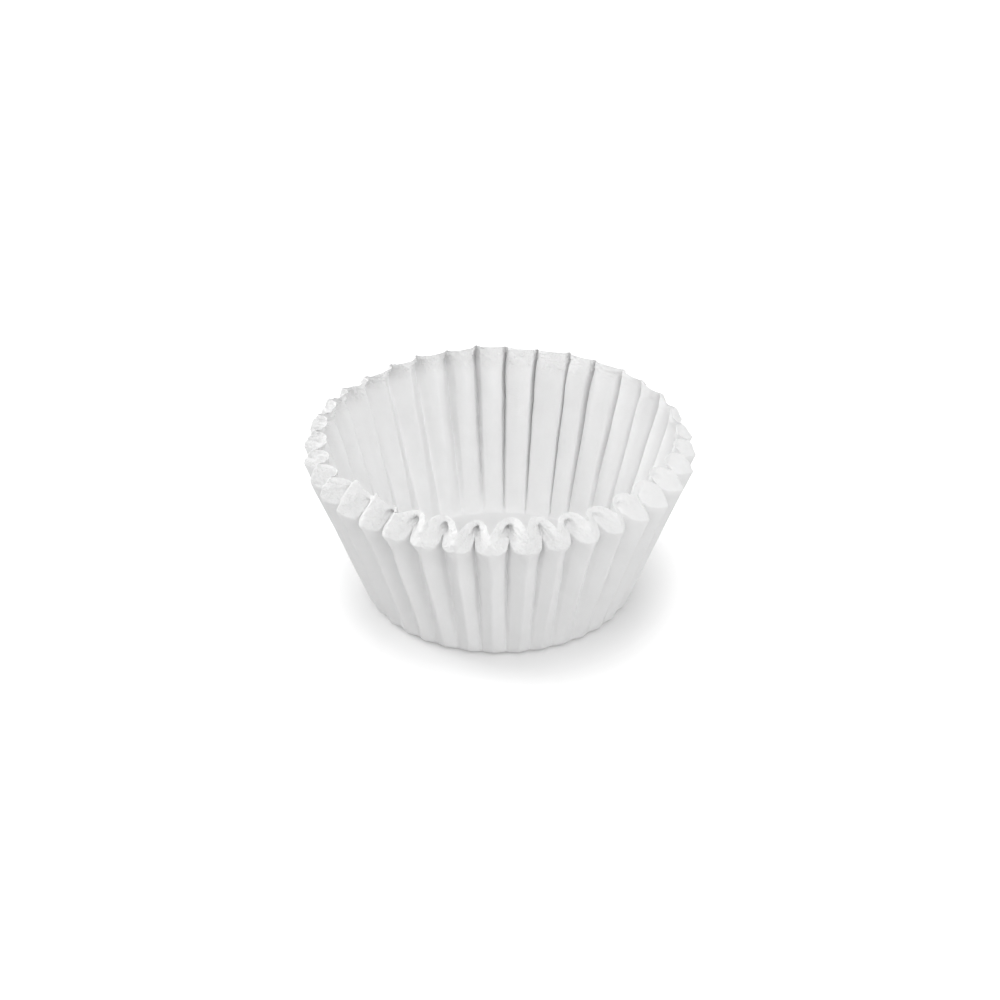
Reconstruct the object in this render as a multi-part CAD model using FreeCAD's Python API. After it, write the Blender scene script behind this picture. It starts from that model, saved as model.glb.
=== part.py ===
"""Paper candy cup: one round sheet of thin paper, pressed into a fluted cup.

The sheet has a flat round base, a rounded corner, a wall of flutes that get
deeper as they rise, and a cap band above a crease, where the flutes lean in,
their folds are pinched, and the rim stands as an arch between two ridge tips.
Millimetres and degrees, +Z up, origin at the middle of the base's underside.
The front of the cup is its -Y side.
"""
import FreeCAD, Part
import math
import os

# The sheet
paper_thickness = 0.06
longest_mitre = 2.8

# The base and its rounded corner
base_diameter = 31.8
corner_radius = 1.0

# The wall, measured along the outward ridges
crease_diameter = 46.0
crease_height = 18.2
wall_levels = (0.22, 0.55, 0.88)

# The flutes: ridges outward, folds inward
flute_count = 36
first_ridge_angle = 7.5
crease_depth = 2.5
depth_growth = 0.6
fold_rise = 0.75

# The cup's shape changes between these directions, in degrees round the cup
directions = (30.0, 72.0, 140.0, 180.0, 215.0, 270.0, 325.0)

# The cap band between the crease and the rim, in each direction
cap_length = (2.1, 1.9, 1.8, 2.2, 2.8, 2.5, 2.6)
cap_lean = (30.0, 20.0, 24.0, 30.0, 32.0, 36.0, 36.0)
cap_middle = 0.4
rim_depth = (1.9, 1.3, 1.6, 1.8, 1.5, 2.3, 1.9)
rim_rise = (0.5, 0.4, 0.4, 0.3, 0.2, 0.6, 0.8)
rim_opening = 1.1
lip_sag = (0.0, 0.0, 0.0, 0.1, 0.7, 0.2, 0.2)
cap_bulge = (0.0, 0.0, 0.0, 0.1, 0.35, 0.3, 0.15)
bulge_rise = 0.4

# The hollow between two caps, above the pinch of their fold, in each direction
hollow_depth = (0.0, 0.0, 0.0, 0.0, 0.8, 1.2, 0.4)
hollow_length = 0.68
hollow_start = 0.8
hollow_opening = (0.0, 0.0, 0.0, 0.0, 0.03, 0.05, 0.02)

# A few ridge tips at the front left stand proud of the others
proud_cap_angle = 222.5
proud_cap_reach = 20.0
proud_cap_length = 2.2

# Half a flute's section in each direction, as (share of the pitch, share of the
# depth) points.  A knee parts the ridge's flank from the inward fold.
wall_section = (
    ((0.07, 0.32), (0.14, 0.66), (0.32, 0.92)),
    ((0.035, 0.44), (0.07, 0.86), (0.27, 0.96)),
    ((0.12, 0.26), (0.24, 0.56), (0.37, 0.84)),
    ((0.11, 0.30), (0.22, 0.64), (0.37, 0.90)),
    ((0.13, 0.28), (0.27, 0.66), (0.41, 0.93)),
    ((0.21, 0.32), (0.42, 0.67), (0.465, 0.93)),
    ((0.15, 0.28), (0.30, 0.60), (0.41, 0.87)),
)
crease_section = (
    ((0.07, 0.32), (0.14, 0.66), (0.32, 0.92)),
    ((0.035, 0.44), (0.07, 0.86), (0.27, 0.96)),
    ((0.13, 0.24), (0.26, 0.52), (0.38, 0.82)),
    ((0.11, 0.26), (0.22, 0.56), (0.37, 0.88)),
    ((0.24, 0.16), (0.44, 0.42), (0.48, 0.84)),
    ((0.24, 0.08), (0.42, 0.32), (0.48, 0.76)),
    ((0.17, 0.20), (0.36, 0.52), (0.45, 0.88)),
)
rim_section = (
    ((0.05, 0.34), (0.10, 0.70), (0.24, 0.95)),
    ((0.06, 0.38), (0.12, 0.74), (0.31, 0.93)),
    ((0.07, 0.32), (0.14, 0.66), (0.28, 0.92)),
    ((0.05, 0.34), (0.10, 0.68), (0.24, 0.94)),
    ((0.09, 0.32), (0.20, 0.68), (0.35, 0.93)),
    ((0.07, 0.36), (0.17, 0.74), (0.35, 0.96)),
    ((0.07, 0.34), (0.14, 0.68), (0.28, 0.94)),
)
section_sag = (0.8, 1.0, 0.2)

# Worked out from the sizes above
base_radius = base_diameter / 2
crease_radius = crease_diameter / 2
flute_pitch = 360.0 / flute_count
wall_turn = math.atan2(crease_height, crease_radius - base_radius)
corner_tangent = corner_radius * math.tan(wall_turn / 2)
corner_length = corner_radius * wall_turn
wall_length = math.hypot(crease_radius - base_radius, crease_height) - corner_tangent
mean_cap_length = sum(cap_length) / len(cap_length)
disc_diameter = 2 * (base_radius - corner_tangent + corner_length + wall_length + mean_cap_length)


def blend(start, end, share):
    """The value that lies a share of the way from start to end."""
    return start + (end - start) * share


def ease(share):
    """A smooth step from 0 to 1."""
    return share * share * (3 - 2 * share)


def direction_shares(azimuth):
    """Share of each direction's shape at an azimuth.  The shares add up to 1."""
    shares = []
    for index, middle in enumerate(directions):
        before = (middle - directions[index - 1]) % 360
        after = (directions[(index + 1) % len(directions)] - middle) % 360
        off = (azimuth - middle + 180) % 360 - 180
        reach = before if off < 0 else after
        shares.append(ease(max(0.0, 1 - abs(off) / reach)))
    return shares


def mixed(values, azimuth):
    """A value given for every direction, at an azimuth."""
    return sum(share * value for share, value in zip(direction_shares(azimuth), values))


def mixed_section(section, azimuth):
    """Half a flute's section at an azimuth, as (share of the pitch, drop) points."""
    points = []
    for index in range(len(section_sag)):
        share = mixed([half[index][0] for half in section], azimuth)
        drop = mixed([half[index][1] for half in section], azimuth)
        points.append((share, drop))
    return points


def proud_length(azimuth):
    """How far a ridge tip at an azimuth stands proud of the rim."""
    off = abs((azimuth - proud_cap_angle + 180) % 360 - 180)
    return proud_cap_length * ease(max(0.0, 1 - off / proud_cap_reach))


def polar(radius, azimuth, height):
    """A point from its radius, azimuth and height."""
    angle = math.radians(azimuth)
    return FreeCAD.Vector(radius * math.cos(angle), radius * math.sin(angle), height)


class Level:
    """One closed line round the wall, at one height on the flutes."""

    def __init__(self, radius, height, depth, rise, closed=0.0, cap=0.0):
        self.radius = radius
        self.height = height
        self.depth = depth
        self.rise = rise
        self.closed = closed
        self.cap = cap

    def hollow(self):
        """Share of the hollow's depth at this height on the cap band."""
        return math.sin(math.pi * min(1.0, self.cap / hollow_length))

    def place(self, azimuth, drop, sag):
        """A point that lies a share of the flute's depth inside the ridge line."""
        lean = math.radians(mixed(cap_lean, azimuth))
        length = self.cap * (mixed(cap_length, azimuth) + proud_length(azimuth) * (1 - drop))
        depth = blend(self.depth, mixed(rim_depth, azimuth), self.cap)
        rise = blend(self.rise, mixed(rim_rise, azimuth), self.cap)
        bulge = mixed(cap_bulge, azimuth) * math.sin(math.pi * self.cap) * (1 - drop)
        inner_fold = max(0.0, drop - hollow_start) / (1 - hollow_start)
        hollow = mixed(hollow_depth, azimuth) * self.hollow() * inner_fold
        lip = self.closed * (1 - self.cap) * mixed(lip_sag, azimuth) * sag
        radius = self.radius - length * math.sin(lean) - depth * drop + bulge - hollow
        height = self.height + length * math.cos(lean) + rise * drop + bulge_rise * bulge - lip
        return polar(radius, azimuth, height)

    def half_flute(self, middle):
        """The points between a ridge and the fold at middle, as (share, drop, sag)."""
        sections = zip(
            mixed_section(wall_section, middle),
            mixed_section(crease_section, middle),
            mixed_section(rim_section, middle),
        )
        opening = mixed(hollow_opening, middle) * self.hollow()
        half = []
        for index, (wall, crease, rim) in enumerate(sections):
            below = [blend(wall[axis], crease[axis], self.closed) for axis in (0, 1)]
            share, drop = [blend(below[axis], rim[axis], self.cap ** rim_opening) for axis in (0, 1)]
            if index > 0:
                share -= opening
            half.append((share, drop, section_sag[index]))
        return half

    def flute(self, azimuth):
        """A ridge, and the seven points of the inward fold that follows it."""
        half = self.half_flute(azimuth + flute_pitch / 2)
        section = [(0.0, 0.0, 0.0)] + half + [(0.5, 1.0, 0.0)]
        section += [(1 - share, drop, sag) for share, drop, sag in reversed(half)]
        return [self.place(azimuth + share * flute_pitch, drop, sag) for share, drop, sag in section]

    def points(self):
        """Every point of the closed line."""
        line = []
        for index in range(flute_count):
            line.extend(self.flute(first_ridge_angle + index * flute_pitch))
        return line


def flute_depth(share):
    """Depth of the flutes at a share of the way from the base to the crease."""
    return crease_depth * share ** depth_growth


def corner_level(share):
    """A level on the rounded corner between the base and the wall."""
    turn = wall_turn * share
    radius = base_radius - corner_tangent + corner_radius * math.sin(turn)
    height = corner_radius * (1 - math.cos(turn))
    along = corner_length * share / (corner_length + wall_length)
    return Level(radius, height, flute_depth(along), fold_rise * along)


def wall_level(share):
    """A level on the straight wall between the corner and the crease."""
    along = (corner_length + wall_length * share) / (corner_length + wall_length)
    start = corner_level(1.0)
    radius = blend(start.radius, crease_radius, share)
    height = blend(start.height, crease_height, share)
    return Level(radius, height, flute_depth(along), fold_rise * along)


def cap_level(share):
    """A level on the cap band, from the crease (0) to the rim (1)."""
    return Level(crease_radius, crease_height, crease_depth, fold_rise, 1.0, share)


def all_levels():
    """Every level from the edge of the flat base up to the rim."""
    levels = [corner_level(share) for share in (0.0, 0.5, 1.0)]
    levels += [wall_level(share) for share in wall_levels]
    levels += [cap_level(share) for share in (0.0, cap_middle, 1.0)]
    return levels


def facets_between(lines):
    """Triangles of the bands between closed lines, as (row, column) triples."""
    facets = []
    columns = len(lines[0])
    for row in range(len(lines) - 1):
        for column in range(columns):
            after = (column + 1) % columns
            facets.append(((row, column), (row, after), (row + 1, after)))
            facets.append(((row, column), (row + 1, after), (row + 1, column)))
    return facets


def corner_normals(lines, facets):
    """The unit normals of the facets round each point."""
    normals = {}
    for facet in facets:
        a, b, c = [lines[row][column] for row, column in facet]
        normal = (b - a).cross(c - a).normalize()
        for corner in facet:
            normals.setdefault(corner, []).append(normal)
    return normals


def inner_lines(lines, facets):
    """The lines moved inward by the paper's thickness, mitred at the folds."""
    normals = corner_normals(lines, facets)
    floor_line = [point + FreeCAD.Vector(0, 0, paper_thickness) for point in lines[0]]
    moved = [floor_line]
    for row in range(1, len(lines)):
        moved.append([])
        for column, point in enumerate(lines[row]):
            around = normals[(row, column)]
            mean = FreeCAD.Vector(0, 0, 0)
            for normal in around:
                mean += normal
            mean.normalize()
            facing = sum(mean.dot(normal) for normal in around) / len(around)
            reach = paper_thickness * min(1 / facing, longest_mitre)
            moved[row].append(point - mean * reach)
    return moved


def flat_face(points):
    """A planar face with the given corners."""
    return Part.Face(Part.makePolygon(points + [points[0]]))


def sheet_faces(lines, facets):
    """One side of the sheet: its round base and every facet of its wall."""
    faces = [flat_face(lines[0])]
    for facet in facets:
        faces.append(flat_face([lines[row][column] for row, column in facet]))
    return faces


def build_cup():
    """The whole cup as one closed solid of thin paper."""
    outside = [level.points() for level in all_levels()]
    facets = facets_between(outside)
    inside = inner_lines(outside, facets)
    edge = [outside[-1], inside[-1]]
    faces = sheet_faces(outside, facets) + sheet_faces(inside, facets)
    for facet in facets_between(edge):
        faces.append(flat_face([edge[row][column] for row, column in facet]))
    return Part.Solid(Part.Shell(faces))


os.makedirs("parts", exist_ok=True)
cup = build_cup()
cup.exportStep("parts/paper_cup.step")
box = cup.BoundBox
print("valid", cup.isValid(), "volume", round(cup.Volume, 2), "faces", len(cup.Faces))
print("size", round(box.XLength, 2), round(box.YLength, 2), round(box.ZLength, 2))
print("flat disc diameter", round(disc_diameter, 1))
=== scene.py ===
"""Looks, light and camera for the paper candy cup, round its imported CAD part.

The cup is one round sheet of thin white paper pressed into a fluted cup.  This
script repeats the CAD sheet at a finer step and adds what pressing leaves in
real paper: uneven flutes, wandering folds, crinkled caps and a fibrous skin.
The sheet's sizes are nominal millimetres and degrees, as in the CAD part, but
with a shallower and steeper rim at the right, softer grooves at the left and
deeper hollows at the front.  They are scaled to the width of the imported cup.
+Z is up and -Y is the front.
"""
import math

import bpy
import numpy as np
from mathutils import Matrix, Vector


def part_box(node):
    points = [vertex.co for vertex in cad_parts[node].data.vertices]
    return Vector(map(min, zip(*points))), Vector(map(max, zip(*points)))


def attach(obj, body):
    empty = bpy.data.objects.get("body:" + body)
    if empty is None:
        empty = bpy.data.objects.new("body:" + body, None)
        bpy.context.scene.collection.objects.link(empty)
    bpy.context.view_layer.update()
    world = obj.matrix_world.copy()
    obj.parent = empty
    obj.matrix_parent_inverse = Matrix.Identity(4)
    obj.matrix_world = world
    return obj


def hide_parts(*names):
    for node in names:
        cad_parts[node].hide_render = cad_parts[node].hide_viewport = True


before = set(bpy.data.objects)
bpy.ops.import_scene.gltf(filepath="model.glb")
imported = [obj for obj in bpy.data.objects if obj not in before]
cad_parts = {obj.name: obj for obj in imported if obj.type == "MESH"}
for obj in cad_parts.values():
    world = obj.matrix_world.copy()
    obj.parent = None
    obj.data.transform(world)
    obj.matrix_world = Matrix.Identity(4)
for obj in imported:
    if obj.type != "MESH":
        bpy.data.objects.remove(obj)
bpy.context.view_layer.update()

NODE = "paper_cup"
SLOT = "white_paper"
low_corner, high_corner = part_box(NODE)
nominal_width = 45.956
unit = (high_corner.x - low_corner.x) / nominal_width

# The sheet
paper_thickness = 0.06
longest_mitre = 2.0

# The base and its rounded corner
base_radius = 15.9
corner_radius = 1.0

# The wall, measured along the outward ridges
crease_radius = 23.0
crease_height = 18.2

# The flutes: ridges outward, folds inward.  They begin to close at a share of the
# way up the wall.
flute_count = 36
first_ridge_angle = 7.5
crease_depth = 2.5
depth_growth = 0.6
fold_rise = 0.75
closing_start = 0.88

# The cup's shape changes between these directions, in degrees round the cup
directions = (30.0, 72.0, 140.0, 180.0, 215.0, 270.0, 325.0)

# The cap band between the crease and the rim, in each direction
cap_length = (2.1, 1.9, 1.8, 2.2, 2.8, 2.5, 2.6)
cap_lean = (25.0, 20.0, 24.0, 30.0, 32.0, 36.0, 34.0)
rim_depth = (1.1, 1.2, 1.6, 1.8, 1.5, 2.3, 1.7)
rim_rise = (0.5, 0.4, 0.4, 0.3, 0.2, 0.6, 0.8)
rim_opening = 1.1
lip_sag = (0.0, 0.0, 0.0, 0.1, 0.7, 0.2, 0.2)
cap_bulge = (0.0, 0.0, 0.0, 0.1, 0.35, 0.3, 0.15)
bulge_rise = 0.4

# The hollow between two caps, above the pinch of their fold, in each direction
hollow_depth = (0.0, 0.0, 0.0, 0.0, 1.0, 1.7, 0.5)
hollow_length = 0.68
hollow_start = 0.8
hollow_opening = (0.0, 0.0, 0.0, 0.0, 0.045, 0.08, 0.03)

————

## Task objective
Take the line containing "return faces" and the line containing "imported CAD part.". Write out both and all lines between, exactly, and nothing more.

## Correct output
    return faces


def build_cup():
    """The whole cup as one closed solid of thin paper."""
    outside = [level.points() for level in all_levels()]
    facets = facets_between(outside)
    inside = inner_lines(outside, facets)
    edge = [outside[-1], inside[-1]]
    faces = sheet_faces(outside, facets) + sheet_faces(inside, facets)
    for facet in facets_between(edge):
        faces.append(flat_face([edge[row][column] for row, column in facet]))
    return Part.Solid(Part.Shell(faces))


os.makedirs("parts", exist_ok=True)
cup = build_cup()
cup.exportStep("parts/paper_cup.step")
box = cup.BoundBox
print("valid", cup.isValid(), "volume", round(cup.Volume, 2), "faces", len(cup.Faces))
print("size", round(box.XLength, 2), round(box.YLength, 2), round(box.ZLength, 2))
print("flat disc diameter", round(disc_diameter, 1))
=== scene.py ===
"""Looks, light and camera for the paper candy cup, round its imported CAD part.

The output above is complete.